In the end, we decided that my husband will go by himself and the three of us will have our tickets refunded with a huge cancellation penalty equivalent to one person’s round-trip ticket. Our son looked nonchalantly away, biting his lip. Our daughter broke down and buried her face in her dad’s chest. I felt the immense weight of my children’s disappointment. My son finally burst into tears when my husband hugged him goodbye. We explained that it wasn’t our son’s fault but it was still difficult for them to understand why the airline would not let us fly if the expiration date on his passport “was still okay” as my daughter puts it. (Honestly, we don’t understand it either!). Both kids tried their best to put on brave faces as we headed back home.

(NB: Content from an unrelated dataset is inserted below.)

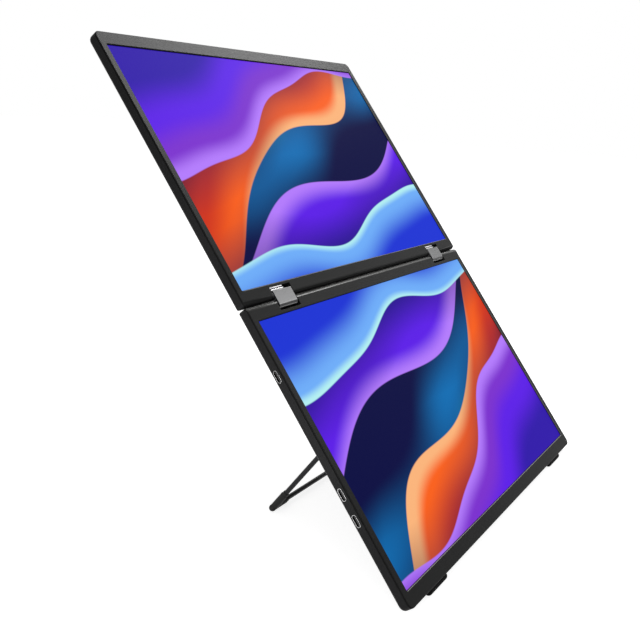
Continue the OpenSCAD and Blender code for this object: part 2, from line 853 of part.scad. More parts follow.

No, we’re not a refugee family being torn apart by war, we reminded ourselves. We are not divorcing. This is a huge disappointment but nothing permanent. It is a real reminder, though, that things can be snatched away from us at any moment.

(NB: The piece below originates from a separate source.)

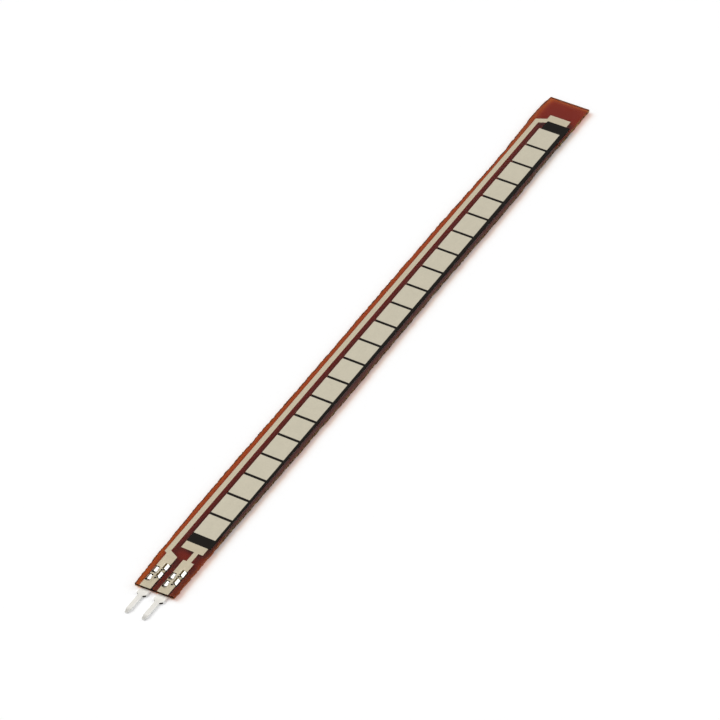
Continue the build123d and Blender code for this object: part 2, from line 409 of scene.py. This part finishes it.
def silver_ink(name, colour):
    """Matt silver ink: metal grains in a pale binder, marked by the printing screen."""
    material = bpy.data.materials.new(name)
    n = Nodes(material)
    grain = n.noise(22.0, 3, rough=0.7)
    cloud = n.noise(0.9, 4)
    tone = 0.69 + 0.10 * cloud + 0.12 * grain + 0.10 * n.noise(4.0, 2)
    thread = 2 * math.pi / SCREEN_PITCH
    cosine, sine = SCREEN_TURN
    along, across = n.axis("X"), n.axis("Y")
    mesh_marks = (((along * cosine + across * sine) * thread).wave()
                  + ((across * cosine - along * sine) * thread).wave())
    ink = n.principled({
        "Base Color": n.tint(colour, tone), "Roughness": 0.5 + 0.14 * grain, "Metallic": 0.35,
        "Specular IOR Level": 0.3, "Normal": n.bump(mesh_marks * 0.25 + grain * 1.2 + cloud, 5 * MICRON)})
    n.add("ShaderNodeOutputMaterial", (), {"Surface": ink})
    return material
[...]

“Sekkaku ni, we rushed out to buy socks last night for our trip,” my daughter said on our three hour train ride home. We found out last minute that most of their socks were worn out and had holes in them.
“Sekkaku ni I told all my classmates I was not going to school,” her brother added.
“Sekkaku ni I was looking forward to eating cheese prata,” I said.
We wallowed in our disappointment and anger and my daughter cried some more before falling asleep.
We still have half a day ahead of us. I was determined not to waste it. There was a newly opened ramen shop in our neighborhood which we haven’t gone to because there have been long lines of people waiting to get in. Today, we had the time to wait in line. From the outside, it smelled like they were simmering day-old socks but we were committed to giving it a shot. After 40 minutes, we were finally seated. The books and magazines on the table were bookmarked on the pages featuring this particular shop — hopefully the ramen tastes better than it smells. Our order arrived. The handmade noodles were fantastic but the soup tasted exactly as it smelled. The kids and I crinkled our noses and laughed as we plodded through our bad meal. Yet again, long lines don’t prove anything.
When we got home, we napped (after all, we have been up since 4 and have had an emotional day). When we woke up, my daughter could not stop crying. She cried as she worked on her homework. She cried as she packed her stuff for basketball practice (I’m not supposed to be going to basketball today, she must be thinking). She cried on the way there. She was absolutely positively sad.
Still heavy from the ramen lunch, I said, hey, let’s do something different. Let’s have a “breakfast dinner,” a suggestion embraced enthusiastically by the kids. While my daughter was at practice, my son and I shopped for breakfast items. That night, they excitedly opened their tubs of yoghurt and gobbled up fruit.
“Let’s meet Daddy at the airport when he comes home,” my daughter suggested. I said we probably won’t be able to do that. It costs a lot of money to take the trains all the way there and back but we can definitely meet him at the station when he arrives.
The next couple of days we were supposed to have been in Singapore, we went through our everyday routine, going to school and work. Inside though, I was committed to saying yes and why not to my kids. When my son suggested putting all three lemons worth of peels destined for the compost pile into the bathtub, I said yes and they had a ball splashing in lemon scented water and playing with the slippery peels. When my daughter suggested doing a hike and a picnic up the mountain that Saturday (complete with lunch boxes and sweets after), I said yes and we explored a new trail up.
We have been up this mountain countless times but that day, because we were supposed to be somewhere else, it felt different to me. I am having as much fun as I would have with my kids in Singapore. In the end, it didn’t matter where we were. We would have found a way to enjoy the moment. The airline gave us the unexpected gift of disappointment and the chance to learn how not to let others rob us of our ability to live in the moment. Life is not always fair but we can choose how to respond — a priceless thing to leave our kids with.
At the foot of the mountain, there is a sign for a nearby cafe that we have always ignored the past 4 and a half years. That afternoon found the three of us trekking in its direction. The nondescript facade said nothing of what was inside. When we opened the door, our jaws dropped into a big round O. It felt like we stepped through Doraemon’s dokodemo door right into 1920s Europe. We were blown away by its quirkiness. The next day with my husband back from Singapore after taking an earlier flight home, we went to the cafe together and enjoyed a lovely lunch. We marveled at still having places to explore right in our very own backyard.
In a letter my husband wrote me while he was in Singapore, he said,
It is not the large events in life that shape our memories but the small passing of words and connections. A joke here. A gentle word there. A sharing of something unexpected. A realization that I am connected to these people around me and they impact my life. It is those unplanned events that truly shape my memories… (big events) are merely the backdrop. The mistake I make from time to time is to confuse the background (events) as being more important than the foreground (the people I’m with). I think the best example of this are weddings. It is all a spectacle with little consideration to the celebration of the union. And perhaps that is just the way it is meant to be. But those celebrations do not allow for spontaneity or vulnerability: two key things I believe that connects people and creates lasting memories. So, this trip has been good in many ways. And I believe we will move along and see it as a sad experience but surely not something that shaped our relationship to each other. A lost opportunity to see something together but not a loss to our relationship with each other. Remembering that puts the whole incident in perspective.